On these shoes, it's sealed in, so replacement wasn't possible.
I had to drill through it as-is.
But because the cleat nut could move in a slotted hole front-to-back,
it wobbled and sank loosely into the shoe,
making it hard to drill straight and clean.

But since the cleat nut was a single plate connected on the inside,
tightening a bolt through another hole
eliminated most of the wobble in the cleat nut.

I drilled the 5.2mm hole.
At this stage, the M5 cleat mounting bolt spins freely.
It's made of ferrous material but seemed to be a relatively soft type,
and after securing the cleat nut, the drill went right through, which was lucky.
On a different note, I once worked on a Sidi MTB shoe with a sealed two-hole SPD cleat nut
that was hardened with a heat treatment, so hard I couldn't even cut threads with a tap.
The defect was that one of the two holes in the cleat nut
had been left without threads—a manufacturing defect.
It had been sitting unused for over a year after being purchased from an overseas online retailer,
so returning it was difficult.
I got the customer's permission, made a slit from inside the shoe to extract the cleat nut,
then machined a Shimano cleat nut
to roughly the same shape and swapped it in.

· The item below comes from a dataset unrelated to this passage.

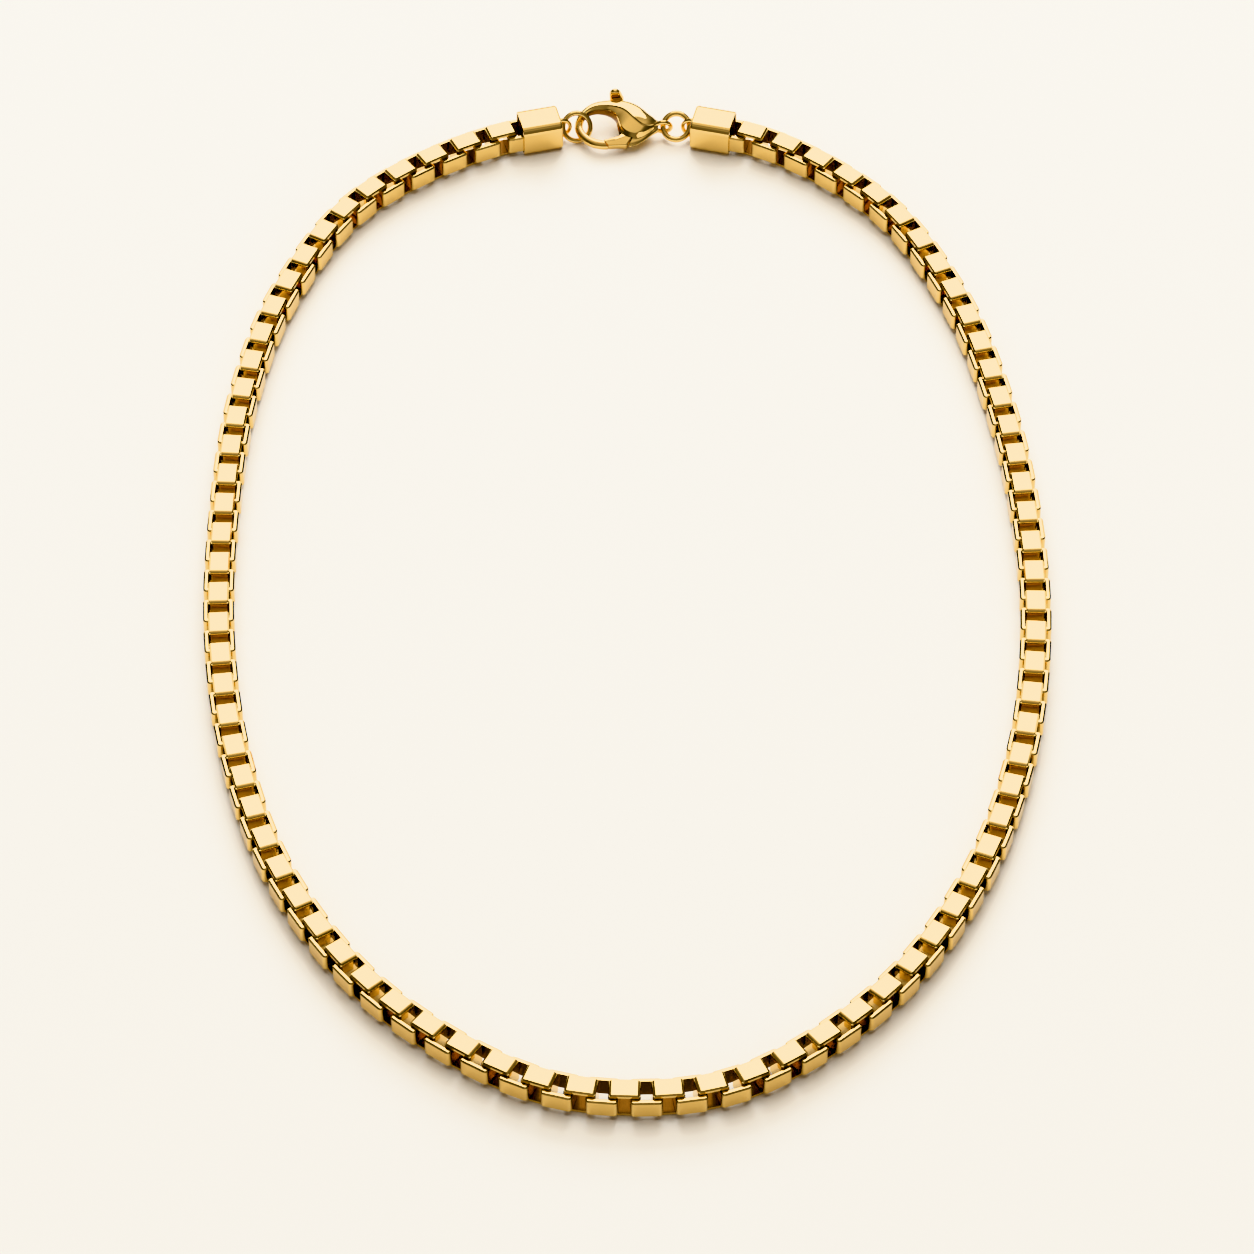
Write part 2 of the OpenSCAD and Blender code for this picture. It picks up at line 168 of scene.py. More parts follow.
class NecklaceSizes(bpy.types.PropertyGroup):
    """Sizes of the necklace's pieces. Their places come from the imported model"""

    link_length: FloatProperty(
        name="Link length", description="Length of one link along the chain",
        default=4.95 * MM, unit="LENGTH")
    link_height: FloatProperty(
        name="Link height", description="Height of one link across the chain",
        default=5.0 * MM, unit="LENGTH")
    link_width: FloatProperty(
        name="Strip width", description="Width of the strip a link is bent from",
        default=3.3 * MM, unit="LENGTH")
    strip: FloatProperty(
        name="Strip thickness", description="Thickness of the strip", default=0.65 * MM, unit="LENGTH")
    bend: FloatProperty(
        name="Bend radius", description="Outside radius of a link's bends", default=0.6 * MM, unit="LENGTH")
    rim_bevel: FloatProperty(
        name="Rim bevel", description="Bevel along the outer rims of a link",
        default=0.24 * MM, unit="LENGTH")
    cap_length: FloatProperty(
        name="Cap length", description="Length of a cap, mouth to closed end",
        default=7.0 * MM, unit="LENGTH")
    cap_width: FloatProperty(
        name="Cap width", description="Width and height of a cap", default=6.0 * MM, unit="LENGTH")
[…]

I chased the hole with a tap sized for the helicoil.

I inserted the helicoil and

broke off the installation tang at the end.
The inside of this becomes a standard M5 threaded hole.

I installed the bolt in the repaired hole,
told the customer to "crank it down hard,"
and had them tighten it with an Allen wrench.
They said, "I'm afraid of stripping it again,"
but (as I've written before)
if it does strip, it's better to do it right here right now
when I can drive in a new helicoil.
By the way, if you deliberately try to strip a threaded hole
by tightening a bolt as hard as possible without limit,
the hardest hole to actually strip is one that's been repaired with a helicoil.
The original hole already has a proven track record of being stripped . . .
Whether that's expensive or cheap, I couldn't say.